Back in the day, it seemed like we tore through the neighborhood from sundown until damn near after midnight. We would get loot from everywhere imaginable until our pillowcases were bulging at the stitches. At that point, most people would use said pillowcase as a bludgeoning tool in order to get even more candy from the younger, weaker breed of Trick-or-Treater.
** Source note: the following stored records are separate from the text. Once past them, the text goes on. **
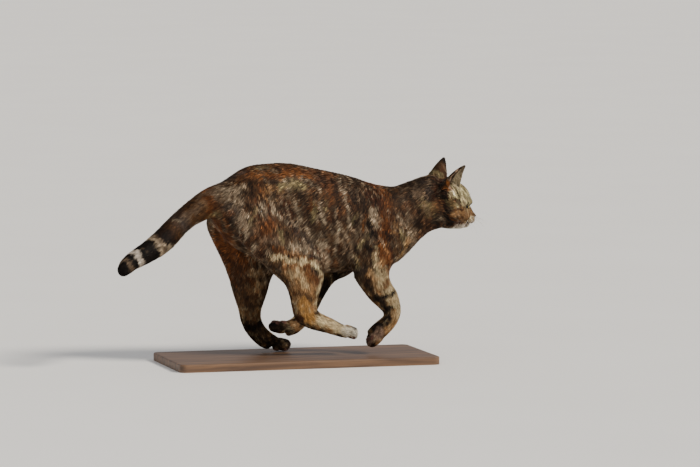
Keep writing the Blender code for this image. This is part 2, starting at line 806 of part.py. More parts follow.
def build():
    body = moulded("body", GUIDES, BODY_VOXEL, BODY_ROUNDS, body_broad, body_crisp, BODY_TRIANGLES)
    head = moulded("head", CAT, HEAD_VOXEL, HEAD_ROUNDS, head_broad, head_crisp, HEAD_TRIANGLES)
    build_ears(head)
    rear = neck_box("rear", -1)
    boolean(head, rear, "DIFFERENCE")
    bpy.data.objects.remove(rear, do_unlink=True)
    carve_head(head)
    largest_surface(head)
    flatten_soles(body)
    build_tail(body)
    build_legs(body)
    build_trunk_pieces(body)
    build_eyes()
    build_base()
    for thing in list(CAT.objects):
        finish_node(thing, *FINISHES.get(thing.name.split("_")[0], COAT_FINISH))


clear_scene()
CAT = bpy.data.collections.new("cat")
GUIDES = bpy.data.collections.new("guides")
for group in (CAT, GUIDES):
    bpy.context.scene.collection.children.link(group)
build()
bpy.context.scene.collection.children.unlink(GUIDES)
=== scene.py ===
"""Looks of the running cat: one skin over the solids, a coat of tufts, eyes, whiskers, base, light, camera.

Places are millimetres above the top of the base, +X the cat's heading and +Y its left, or pixels of the
700 by 467 view where a mark of the coat is seen; both are turned into the frame's metres.
"""

import math

import bmesh
import bpy
import numpy as np
from mathutils import Euler, Matrix, Vector
from mathutils.bvhtree import BVHTree


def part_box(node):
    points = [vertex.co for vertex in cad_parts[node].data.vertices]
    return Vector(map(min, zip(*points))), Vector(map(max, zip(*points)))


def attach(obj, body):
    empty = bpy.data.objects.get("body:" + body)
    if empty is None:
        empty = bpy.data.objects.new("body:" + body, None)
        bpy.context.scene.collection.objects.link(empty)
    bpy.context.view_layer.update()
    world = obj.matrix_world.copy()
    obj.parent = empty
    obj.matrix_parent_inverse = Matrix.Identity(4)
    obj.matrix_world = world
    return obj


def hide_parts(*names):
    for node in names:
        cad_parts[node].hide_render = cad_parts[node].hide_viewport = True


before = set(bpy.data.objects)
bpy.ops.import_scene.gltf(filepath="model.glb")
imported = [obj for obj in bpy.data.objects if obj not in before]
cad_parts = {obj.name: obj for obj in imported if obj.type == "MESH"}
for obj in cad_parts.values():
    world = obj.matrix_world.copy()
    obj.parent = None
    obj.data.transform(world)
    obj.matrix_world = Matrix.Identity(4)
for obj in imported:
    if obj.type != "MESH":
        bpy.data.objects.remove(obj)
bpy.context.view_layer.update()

MM = 0.001
BASE_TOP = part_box("stand_base")[1].z
LIFT = np.array([0.0, 0.0, BASE_TOP])

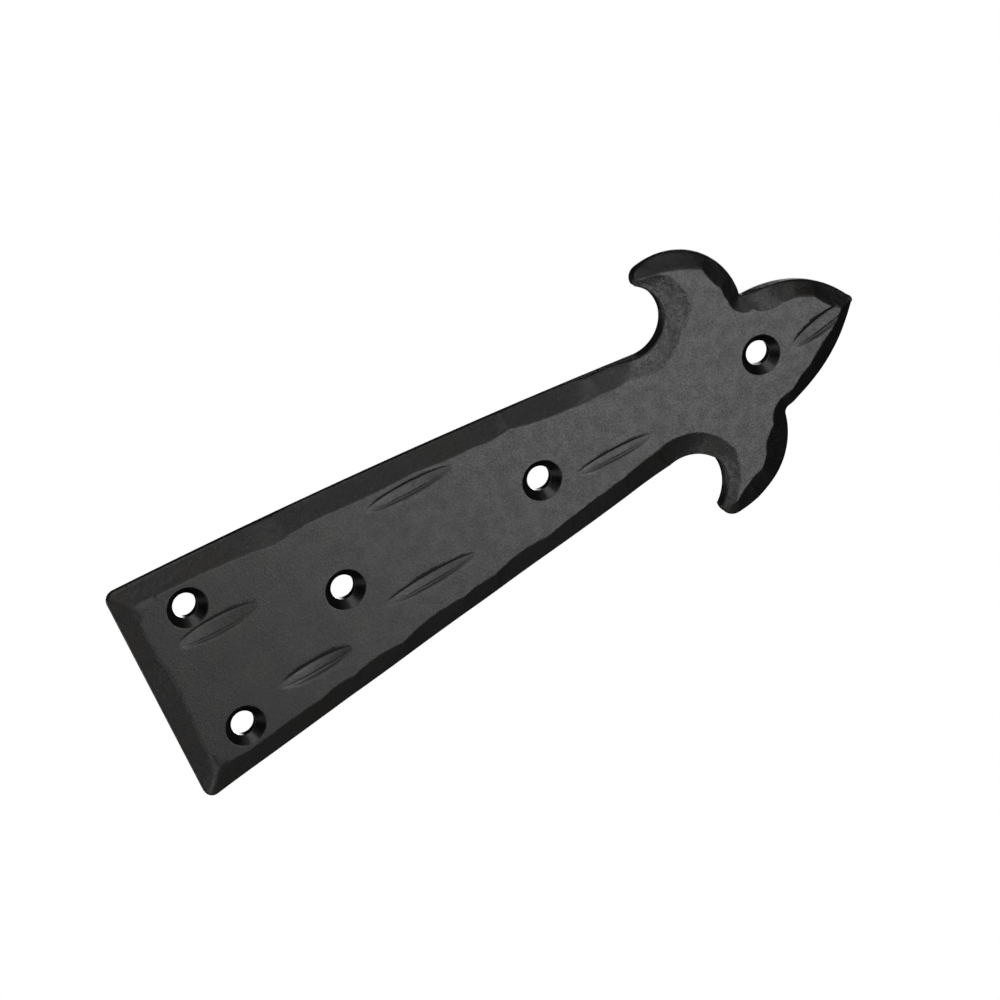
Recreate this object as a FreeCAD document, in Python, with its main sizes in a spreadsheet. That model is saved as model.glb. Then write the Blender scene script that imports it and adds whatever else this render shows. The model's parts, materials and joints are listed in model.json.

But no, now kids have to fit their costumes over winter coats, and then wrap it up with reflecting tape just before getting into their giant rape-and-murder proof hamster ball. So when they come to your door, you have no idea of what the fuck the kid is supposed to be. "Oh wow. Aren't you a cute little, er...fat reflective spaceman with a weak immune system." Either that, or you would see eight of the same damn costumes right in a row, depending on the current fad (My being a ninja turtle three years in a row with all the other ninja turtle three-peats doesn't count, because Ninja Turtles are the shit. If you just shook your head with pity at that last comment, I will shoot you in the face...I swear to God I will). Also, it seems that the costumes for little kids aren't nearly as scary as they used to be. Most costumes now are cuter than a rainbow-colored fart straight from Shirley Temple's asshole. I'm sick of that shit. What ever happened to costumes of stab-wound victims, disemboweled monsters, or half-rotten zombies?
But what does it matter? All this business on Halloween goes on for only about an hour, because there are apparently curfews now for going door-to-door begging strangers for candy treats. What's that all about?
No more bobbing for apples, because parents don't want their kids biting into a razorblade, or catching a VD. No more dressing like a priest when kids come to the door. And now you can't even scare kids when you open the door...as it turns out, every little kid is a pansy nowadays. When the Goat was terrorizing the streets, the neighbors would dress up like scary ghosts and mummies, all while dropping corpses hung by nooses out of the trees directly in front of me. Yeah, I would piss my pants from be scared so bad, but I loved that shit. Somebody jumping out of a nearby bush and showing me his dangling and ghastly intestine was all in Halloween fun.
But wait...Reflecting back on all that shit, I now realize that I witnessed a Klan rally and a flasher. Yo damn, Halloween is fucked up. Perhaps you really should refrain from bobbing for herpes and keep your kids in their rape-proof bubbles after all.